## begin

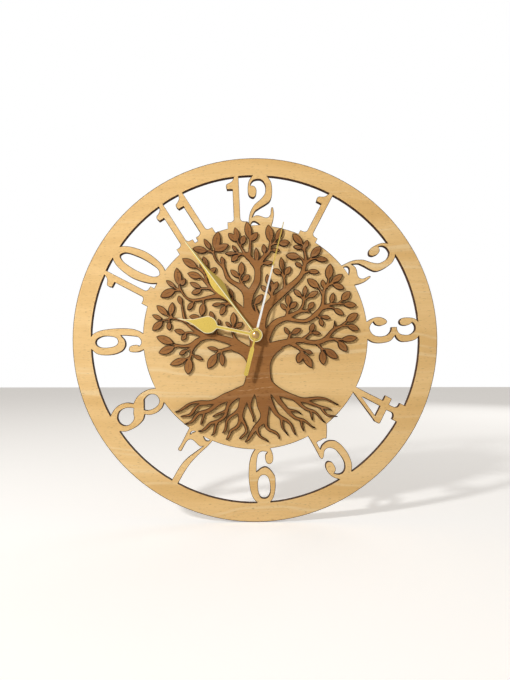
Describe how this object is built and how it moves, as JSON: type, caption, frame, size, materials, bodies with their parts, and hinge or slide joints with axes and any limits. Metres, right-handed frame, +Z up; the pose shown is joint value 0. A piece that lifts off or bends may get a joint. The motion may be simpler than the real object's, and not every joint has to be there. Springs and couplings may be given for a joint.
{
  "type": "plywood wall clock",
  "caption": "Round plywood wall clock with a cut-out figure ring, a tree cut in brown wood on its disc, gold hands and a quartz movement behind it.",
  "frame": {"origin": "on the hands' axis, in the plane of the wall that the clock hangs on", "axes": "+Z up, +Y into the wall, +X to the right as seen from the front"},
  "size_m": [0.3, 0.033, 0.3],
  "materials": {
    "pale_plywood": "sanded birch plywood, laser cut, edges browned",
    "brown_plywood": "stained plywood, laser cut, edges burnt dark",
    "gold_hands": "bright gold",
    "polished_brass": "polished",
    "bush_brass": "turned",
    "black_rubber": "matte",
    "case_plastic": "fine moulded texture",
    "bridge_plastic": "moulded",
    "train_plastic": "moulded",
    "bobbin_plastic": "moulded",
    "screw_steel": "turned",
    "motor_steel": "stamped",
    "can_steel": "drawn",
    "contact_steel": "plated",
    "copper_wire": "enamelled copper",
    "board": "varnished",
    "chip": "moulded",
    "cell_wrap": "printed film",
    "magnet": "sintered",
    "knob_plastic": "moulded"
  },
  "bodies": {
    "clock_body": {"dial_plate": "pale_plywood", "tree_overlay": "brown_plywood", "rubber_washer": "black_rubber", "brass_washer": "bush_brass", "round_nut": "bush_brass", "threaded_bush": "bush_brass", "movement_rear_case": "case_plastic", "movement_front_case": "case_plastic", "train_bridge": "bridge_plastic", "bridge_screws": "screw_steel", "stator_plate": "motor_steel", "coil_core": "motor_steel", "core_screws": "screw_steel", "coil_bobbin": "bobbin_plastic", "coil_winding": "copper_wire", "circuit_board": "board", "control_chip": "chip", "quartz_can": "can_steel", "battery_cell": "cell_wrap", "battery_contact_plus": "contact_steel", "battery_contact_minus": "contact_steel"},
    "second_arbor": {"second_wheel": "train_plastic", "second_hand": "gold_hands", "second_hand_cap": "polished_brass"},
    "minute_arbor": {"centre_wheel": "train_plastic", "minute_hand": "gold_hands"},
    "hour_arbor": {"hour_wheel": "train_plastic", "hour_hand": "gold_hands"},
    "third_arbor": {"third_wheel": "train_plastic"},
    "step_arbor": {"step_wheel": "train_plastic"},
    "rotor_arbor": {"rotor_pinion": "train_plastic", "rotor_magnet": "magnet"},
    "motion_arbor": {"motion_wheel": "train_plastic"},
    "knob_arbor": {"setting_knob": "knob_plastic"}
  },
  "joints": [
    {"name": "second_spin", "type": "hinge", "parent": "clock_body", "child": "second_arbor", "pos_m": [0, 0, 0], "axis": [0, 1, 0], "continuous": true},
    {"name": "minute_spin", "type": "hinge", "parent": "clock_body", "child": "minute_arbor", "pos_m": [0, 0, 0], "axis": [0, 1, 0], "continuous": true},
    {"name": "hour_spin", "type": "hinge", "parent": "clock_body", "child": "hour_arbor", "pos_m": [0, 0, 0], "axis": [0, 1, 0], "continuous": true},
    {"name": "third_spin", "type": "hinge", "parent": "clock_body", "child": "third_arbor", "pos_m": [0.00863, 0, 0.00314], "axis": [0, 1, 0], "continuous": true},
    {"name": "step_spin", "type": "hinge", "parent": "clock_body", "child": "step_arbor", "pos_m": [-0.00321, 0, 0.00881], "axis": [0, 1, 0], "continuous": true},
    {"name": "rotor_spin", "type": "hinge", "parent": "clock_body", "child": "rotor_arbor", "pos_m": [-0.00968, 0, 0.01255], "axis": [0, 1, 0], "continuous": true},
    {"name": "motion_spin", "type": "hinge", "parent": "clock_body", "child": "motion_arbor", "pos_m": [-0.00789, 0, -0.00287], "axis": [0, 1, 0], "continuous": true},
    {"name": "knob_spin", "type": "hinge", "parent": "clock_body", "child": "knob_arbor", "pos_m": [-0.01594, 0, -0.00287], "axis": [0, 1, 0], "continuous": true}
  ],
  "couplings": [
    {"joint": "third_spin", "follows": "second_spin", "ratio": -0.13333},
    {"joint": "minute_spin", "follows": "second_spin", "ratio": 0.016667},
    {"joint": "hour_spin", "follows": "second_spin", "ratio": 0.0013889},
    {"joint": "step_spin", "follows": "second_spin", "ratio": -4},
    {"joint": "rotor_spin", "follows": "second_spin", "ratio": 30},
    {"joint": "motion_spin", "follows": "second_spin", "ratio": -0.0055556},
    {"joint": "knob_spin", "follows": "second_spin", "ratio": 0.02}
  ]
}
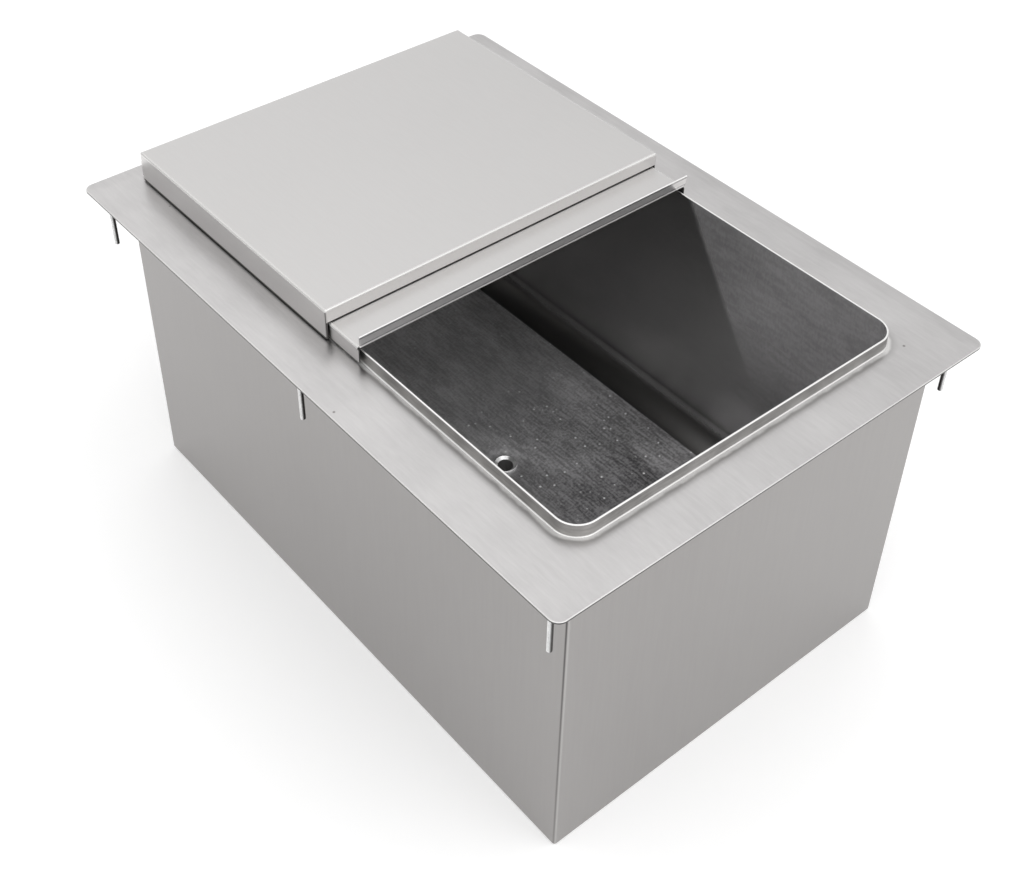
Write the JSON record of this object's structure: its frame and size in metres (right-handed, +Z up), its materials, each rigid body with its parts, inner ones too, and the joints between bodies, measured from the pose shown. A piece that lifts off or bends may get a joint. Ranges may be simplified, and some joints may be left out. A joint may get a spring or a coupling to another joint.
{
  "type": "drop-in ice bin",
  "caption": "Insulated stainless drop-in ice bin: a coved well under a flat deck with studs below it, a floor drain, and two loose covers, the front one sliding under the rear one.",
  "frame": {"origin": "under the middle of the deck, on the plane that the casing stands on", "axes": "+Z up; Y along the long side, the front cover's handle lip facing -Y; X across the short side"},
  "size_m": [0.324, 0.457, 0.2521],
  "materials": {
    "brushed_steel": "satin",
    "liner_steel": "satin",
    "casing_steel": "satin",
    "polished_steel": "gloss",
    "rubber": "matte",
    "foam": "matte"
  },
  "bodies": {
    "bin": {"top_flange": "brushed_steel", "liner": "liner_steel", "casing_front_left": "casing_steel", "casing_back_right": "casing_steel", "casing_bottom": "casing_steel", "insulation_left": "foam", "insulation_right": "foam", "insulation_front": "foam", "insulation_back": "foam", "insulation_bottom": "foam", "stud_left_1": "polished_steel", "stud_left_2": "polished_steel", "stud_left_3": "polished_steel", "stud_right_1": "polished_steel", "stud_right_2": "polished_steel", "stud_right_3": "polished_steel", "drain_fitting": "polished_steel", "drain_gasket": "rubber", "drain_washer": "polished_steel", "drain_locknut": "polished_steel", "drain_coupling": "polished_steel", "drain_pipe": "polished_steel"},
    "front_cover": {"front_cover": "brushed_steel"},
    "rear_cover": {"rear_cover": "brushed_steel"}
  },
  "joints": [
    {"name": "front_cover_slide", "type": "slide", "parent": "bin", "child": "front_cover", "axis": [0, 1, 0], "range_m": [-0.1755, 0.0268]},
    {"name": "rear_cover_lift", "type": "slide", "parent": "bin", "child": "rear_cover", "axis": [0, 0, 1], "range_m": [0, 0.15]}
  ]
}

## end

■ **Task brief**
Locate and copy each line in the data above that includes the word "pose".

■ **Written answer**
Describe how this object is built and how it moves, as JSON: type, caption, frame, size, materials, bodies with their parts, and hinge or slide joints with axes and any limits. Metres, right-handed frame, +Z up; the pose shown is joint value 0. A piece that lifts off or bends may get a joint. The motion may be simpler than the real object's, and not every joint has to be there. Springs and couplings may be given for a joint.
Write the JSON record of this object's structure: its frame and size in metres (right-handed, +Z up), its materials, each rigid body with its parts, inner ones too, and the joints between bodies, measured from the pose shown. A piece that lifts off or bends may get a joint. Ranges may be simplified, and some joints may be left out. A joint may get a spring or a coupling to another joint.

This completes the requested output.